As a champion of new music as well as repertoire from his native France, visiting guest conductor Stéphane Denève performed double duty on Feb. 20 when he premiered French composer Guillaume Connesson’s 2005 piece A Glimmer in the Age of Darkness during the San Francisco Symphony’s latest series of subscription concerts.
Denève has a long-standing relationship with Connesson (b. 1970) that dates back to before the conductor’s days as music director of the Royal Scottish National Orchestra (2005 - 2012), where he commissioned several pieces from his compatriot.
A Glimmer in the Age of Darkness, dedicated to Denève, is the second part of Connesson’s “Cosmic Trilogy” and fits between Supernova (1997), about the death and explosion of a star, and Aleph (2007), which is about the Big Bang.
Originally titled Une Lueur dans l’âge sombre, the piece is inspired by a scientific article about the formation of galaxies, about 400,000 years after the Big Bang, when the first light developed in the universe.
The analytical and somewhat detached description that Connesson gives of his own piece in the program notes would suggest a rather abstract, artificial, and mechanical composition full of stock sound effects, but nothing could be farther from the truth. Whatever aural images the phrase “light emerging from darkness” conjures up, Connesson incorporates them all — and then some.
The analytical and somewhat detached description that Connesson gives of his own piece in the program notes would suggest a rather abstract, artificial, and mechanical composition full of stock sound effects, but nothing could be farther from the truth.
His earlier pieces can sound like a selection of quotes or references from his self-confessed influences such as Ravel, Messiaen, Debussy, Stravinsky, and others. But Glimmer is a highly original, albeit unmistakably French piece that is pure, unadulterated atmosphere. Familiar and warm without being banal; coherent and harmonious, compelling and gratifying, the piece is like an enormous soundgasm, delivered to the symphony by Denève’s meticulous conducting.
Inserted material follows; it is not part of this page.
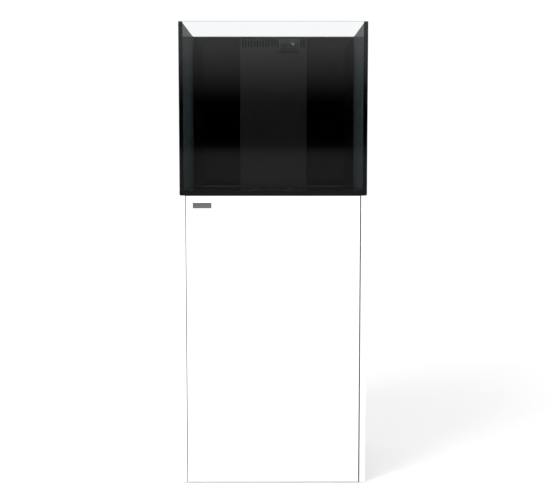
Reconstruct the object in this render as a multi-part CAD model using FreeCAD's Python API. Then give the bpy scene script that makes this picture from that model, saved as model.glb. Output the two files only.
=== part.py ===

Denève has described his approach to conducting as painting with sound. He is a master at applying a French palette of orchestral colors, and the infinitely flexible and responsive S.F. Symphony is eager to provide all the tonal hues that he asks for. At the same time, and no matter how French the orchestra sounds, one does not get the impression that the musicians are straining or even close to the limits of their “Frenchness.” Denève will certainly strengthen and deepen the symphony’s Gallic conscience during future visits, and bring the S.F. Symphony to new heights.
The only casualty of the French love affair between Denève and the S.F. Symphony was Russian composer Sergei Prokofiev and the colorful orchestral suite that the conductor pieced together from the 50 dance movements of the three-act ballet Cinderella.
In itself an excellent companion piece for Connesson’s Glimmer (both were played after intermission), this 14-movement suite lingered too long in Romantic smoothness, and it was not until the end of the suite that Denève introduced a much-needed hint of the grotesque to remind the audience that this was not a Tchaikovsky score.
The concert started , unusually, with the evening’s solo performer, Danish-Israeli violinist Nikolaj Znaider, in the Violin Concerto, Opus 33 by Danish composer Carl Nielsen (1865-1931).
Nielsen’s concerto consists of two loosely structured movements with distinctly different characters. In an almost exclusively supporting role, the orchestra creates vast views of open Nordic skies, which offset the brilliant details and sometimes slightly manic episodes in the solo violin.
Znaider made complete sense of Nielsen’s free-flowing solo part and exposed the internal logic of the concerto’s fluid and rhythmically unpredictable melodies, but he was particularly eloquent in its two virtuoso cadenzas.
Alone with just his Guarneri del Gesu, Znaider was at the top of his game, as he also demonstrated in his hypnotic encore, the Sarabande from Bach’s Partita for Violin Solo No. 2 in D minor, BWV 1004.